Once this change has been applied, Tecton will automatically begin to backfill feature data from the datetime configured in the feature_start_time parameter.

Now that we've enabled materialization, we can use the Web UI to monitor our pipeline health. Click into a Feature View to see more detailed information, such as source code for the Feature View's Transformation and monitoring information about the materialization of the Feature View. Tecton exposes the following information about the health of feature pipelines:

  • The status of feature computation jobs
  • The date ranges of raw data that have been processed by Tecton, and any errors that were encountered during a date range
  • For serving endpoints, performance metrics such as serving latency, percentage of calls resulting in errors, and requests per second

You can view the materialization status in the Web UI, or with the FeatureView.materialization_status() method in your notebook.

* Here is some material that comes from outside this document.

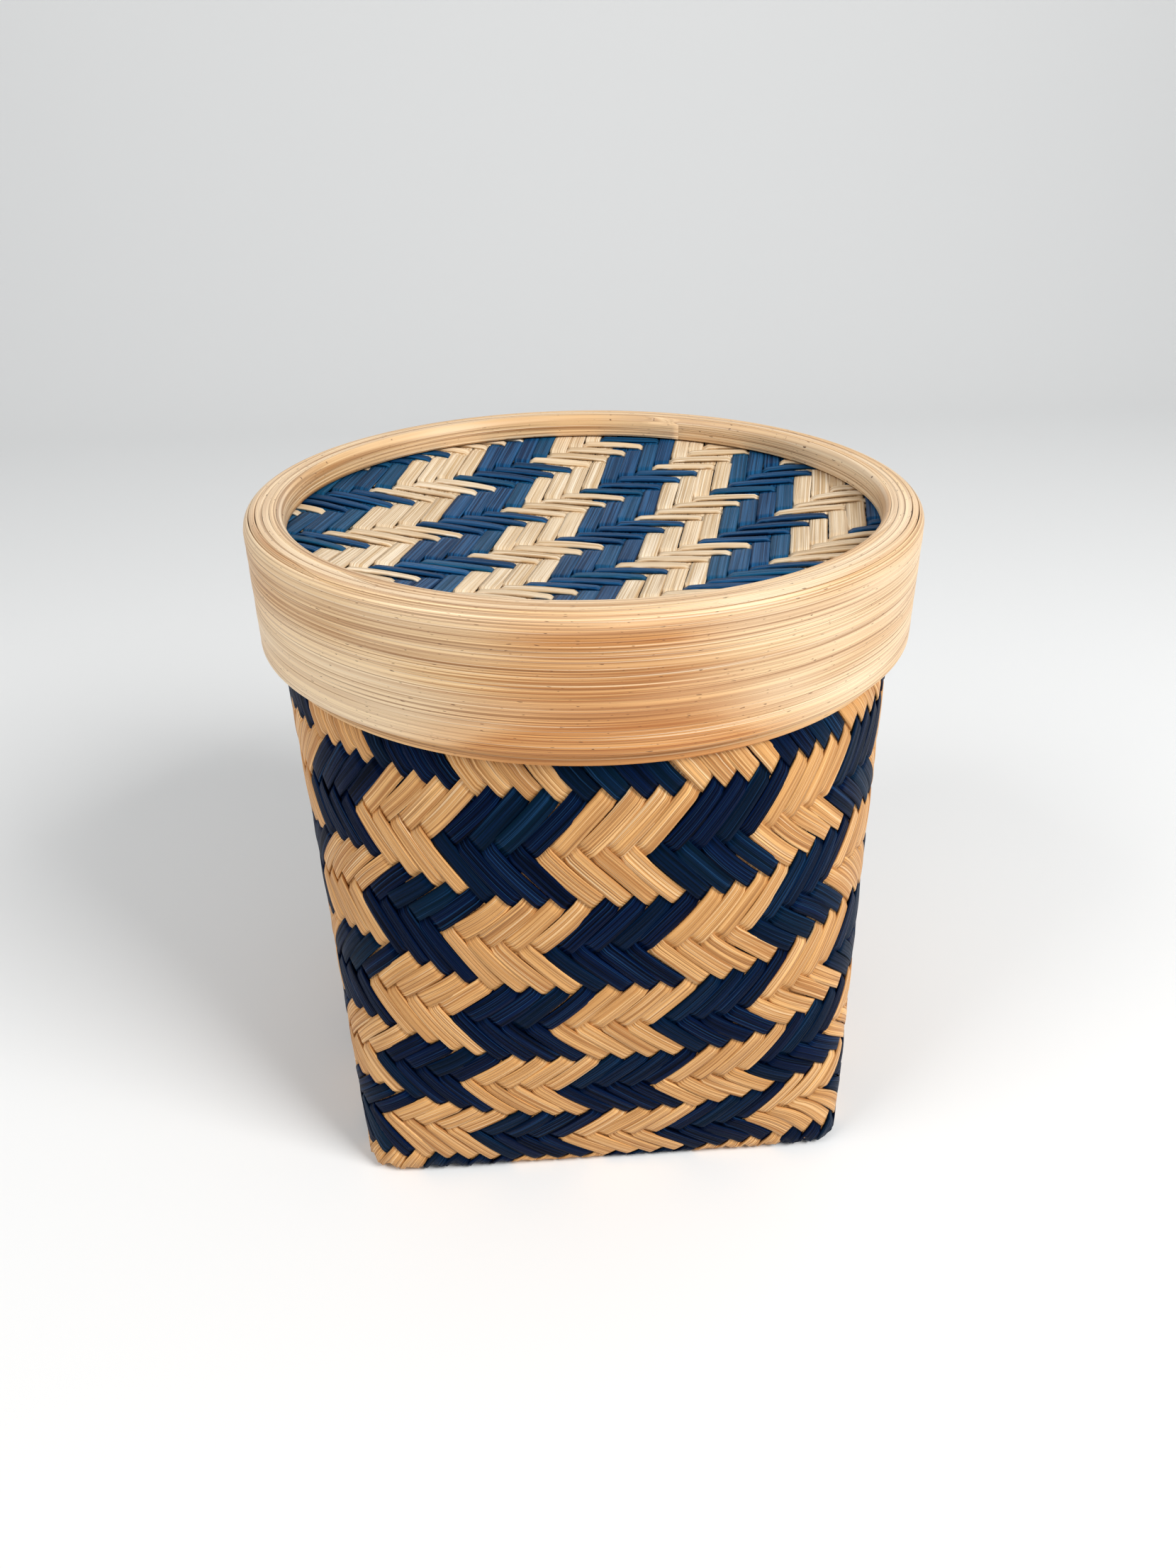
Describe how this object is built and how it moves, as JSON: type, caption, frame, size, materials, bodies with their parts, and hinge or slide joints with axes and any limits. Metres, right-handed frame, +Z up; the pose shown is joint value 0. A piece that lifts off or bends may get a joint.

Adding the Feature View to a Feature Service

The last step to make our feature available for production is to include it in a Feature Service.

Create a new file in your feature repo, and include the following code.

from tecton import FeatureService
from fraud.features.user_has_good_credit import user_has_good_credit

fraud_detection_feature_service = FeatureService(
    name='fraud_detection_feature_service',
    features=[user_has_good_credit]
)

And that's it! We can now use this feature service to create training data or fetch real-time features.